After discussing same-sex marriage, climate change, war and terrorism, John Haldane said:
Several Christians watching the show last night have remarked on how little Jesus was mentioned.
Murray Campbell, senior pastor of Mentone Baptist Church in Melbourne’s East, asked on his blog, “Why was an entire episode of a ‘Christian’ Q&A without any mention of the crux of the Christian faith, the Gospel of Jesus Christ?
“The entire program was addressing matters from a Christian perspective and yet where was a faithful and clear articulation of the Gospel, even in a single sentence?” asked Campbell. “The closest we came was when Lyle Shelton made passing reference to Christ laying down his life, and when Ray Minniecon called Australians to ‘repentance’.
“As Julia Baird summed up the final question, she gave the panel every opportunity. She asked, ‘is it down to God’s grace or human endeavour?’ There I sat, pleading, would some one please explain the good news of Jesus Christ? Would someone at least say, ‘yes, it’s God’s grace’. What an opportunity to articulate the truth and beauty and power of God’s grace, but no. I was saddened to hear no minister of the Gospel say yes to God’s grace,” wrote Campbell.
Dominic Steele, minister at Village Church Annandale in Sydney’s inner west wrote in a Facebook post, “It was disappointing that with five ‘Christians’ on the panel talking between themselves no one really clearly articulated at any point what it is that makes Jesus wonderfully compelling for them.
“The best moment for me, although it was in the difficult context of examining domestic violence claims, was the point when the program came closest to a reference to the gospel. When dealing with an adversarial question Lyle Shelton defended the biblical picture of the husbands’ role in marriage and spoke of Jesus sacrificial act of laying down his life for us (and then how husbands should model themselves on Christ). Sadly Lyle wasn’t given the chance to go on an outline how Christ’s actions were to pay for our wrong against the Almightly and that he then rose again as the ruler and judge,” wrote Steele.

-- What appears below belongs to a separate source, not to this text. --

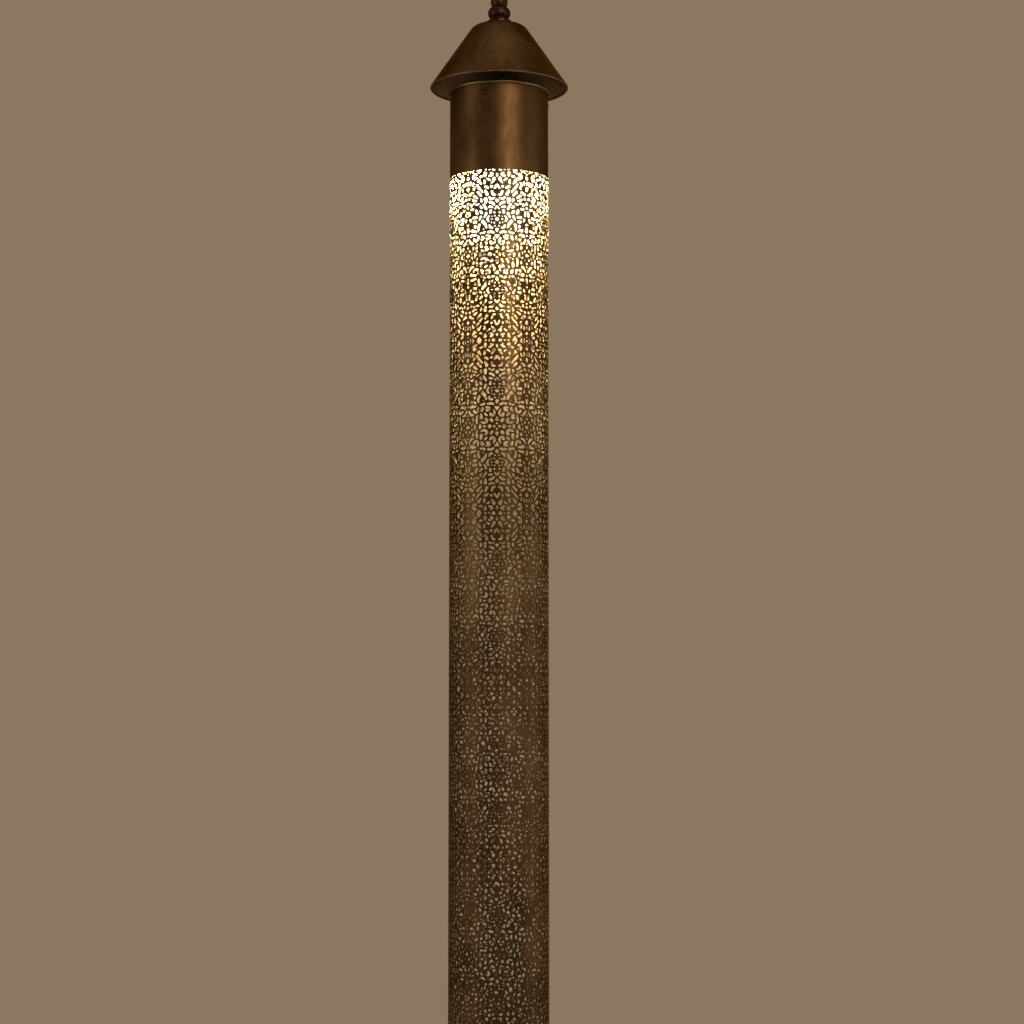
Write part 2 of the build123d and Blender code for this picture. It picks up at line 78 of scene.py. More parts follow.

Conversely, this morning Mike Bird, a lecturer in theology and New Testament at Ridley College in Melbourne, tweeted:
That was after his final verdict last night:
Best handling of a difficult question: Lyle Shelton defending Eric Metaxas on a comment Metaxas is reported to have made comparing Christian dissent during the rise of Nazism and Christian dissent in the rise of homosexuality. Shelton said,
“In 1930s Germany … [Eric wrote about the] situation where the church was becoming complicit with national socialism and the agenda of Adolf Hitler.
“I would agree [the point Eric was making] in terms of the church being silent about certain cultural trends and going along with things that are contrary to the teachings of the church, whether it’s on marriage or something like that.
“And that’s the context in which Eric was making that point, and I think it’s a good point, because I’m very concerned that the church isn’t speaking up enough, on this issue because it’s a big social justice issue, it’s a big public policy issue, and it has implications for the future of society, for freedom of speech, freedom of conscience, freedom of religion … and particularly for the freedom of children to be allowed wherever possible to know their mother and father, and this is the sort of public policy that will change that.
“It wasn’t likening homosexuality to Nazism, that’s the conflation unfortunately. It’s the issue of whether the church will speak on an issue of social justice.”
Most insightful comment: John Haldane who, in answer to a question of whether change in the world is a result of God’s grace or human endeavour, said, “One difference that Christianity makes … not that it makes things better … but it recognises our fallibility. And I think that that should induce a humility about the ‘human endeavour’. That understanding that we can do our bit, but for the Christian, this is a work of divided labour. And God has to do his bit. And I think that appropriately limits our efforts. Not in the sense that we shouldn’t try for the best, but we should recognise that even our very best efforts are liable to fall short and therefore, as it were, to hand over to God, for him to make his contribution also.”
Best parting shot: Julie McCrossin, who said in the last comment of the night, “When two or three of us are gathered together in His name, something quite special happens that I don’t think happens at Liberal and Labor party branch meetings. But I might be wrong.”